OPINION: KBR's decision to exit the lump sum engineering, procurement and construction business is hard to believe, given it has dominated the sector for so long.
Its name had become synonymous with mega projects and giant surface production facilities, building anything from large platforms to floaters.
The booming liquefied natural gas sector in the past decade or so was good to KBR. A multitude of LNG trains were fabricated all around the world in stick-build or modular fashion, whatever was required.
In confirming its exit from the lump sum EPC business, KBR emphasised that this included LNG — an interesting point to highlight.
The Ichthys project in Australia — in which KBR built the massive onshore LNG facilities in a consortium with JGC and Chiyoda — ran several billion dollars over budget because of difficulties with sub-contractors and the client.
LNG exemplifies the type of high-volume, low-margin risk that KBR now wants to move away from completely.

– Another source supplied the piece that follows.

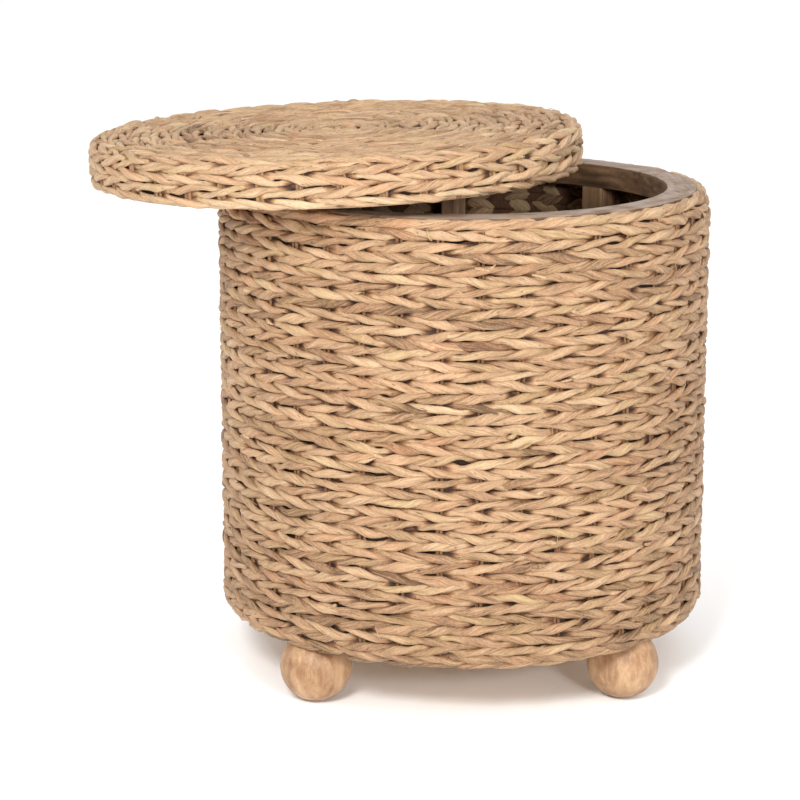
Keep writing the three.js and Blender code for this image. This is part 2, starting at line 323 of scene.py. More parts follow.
def strand_points(course, number, rng):
    """One strand of a course: its points, and what its material reads at each of them."""
    around = TAU * course.radius
    steps = course.stakes * max(FEWEST_STEPS, round(around / course.stakes / STEP_LENGTH))
    # Its ends meet between two stakes.
    turn = TAU * (np.arange(steps + 1) / steps - 0.5 / course.stakes)
    position = turn / TAU * course.stakes

    def uneven(size):
        return eased(rng.normal(0, size, course.stakes), position)

    swing = course.slope * math.pi * position + math.pi * number + uneven(UNEVEN_SWING)
    over = np.cos(swing)
    depth = np.tanh(FLATTENED * (over + SHOWN_LONGER)) / math.tanh(FLATTENED)
    out = course.reach * depth + uneven(UNEVEN_OUT)
    straight = np.arcsin(STRAIGHTNESS * np.sin(swing)) / math.asin(STRAIGHTNESS)
    up = course.rise * straight * (1 + uneven(UNEVEN_RISE)) + uneven(UNEVEN_UP)
    up += ripple(rng, turn, course.wander, *SLOW_WAVES)
    up += shared_wander(turn, course.drift, course.sway)
    up += ripple(rng, turn, SMALL_RIPPLE, *QUICK_WAVES)
    size = 1 + uneven(UNEVEN_SIZE) + ripple(rng, turn, SIZE_RIPPLE, *SIZE_WAVES)
    wider = np.where(over > 0, (course.tall - course.narrow) * over**2, 0)
    inside_tall = INSIDE_TALL * (1 + uneven(UNEVEN_INSIDE)) - course.narrow
    wider += np.where(depth < 0, inside_tall * np.abs(depth) ** INSIDE_CURVE, 0)
    tall = (course.narrow + wider) * size
    thick = course.thick * (1 + uneven(UNEVEN_THICK))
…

Such was KBR's commitment to its exit decision, it de-booked $1.2 billion of backlog associated with projects in its Energy Solutions business that will no longer be pursued or performed as a result of market conditions and portfolio shaping actions.
KBR will now run a two-segment business model based on its government solutions and technology solutions divisions.
It calls itself a "government solutions company" with $13.5 billion in backlog and options. Its customers include NASA, the US Army, the US Navy, the US Air Force, federal agencies and international governments.
Perhaps this will prove another platform from which KBR can continue its dominance.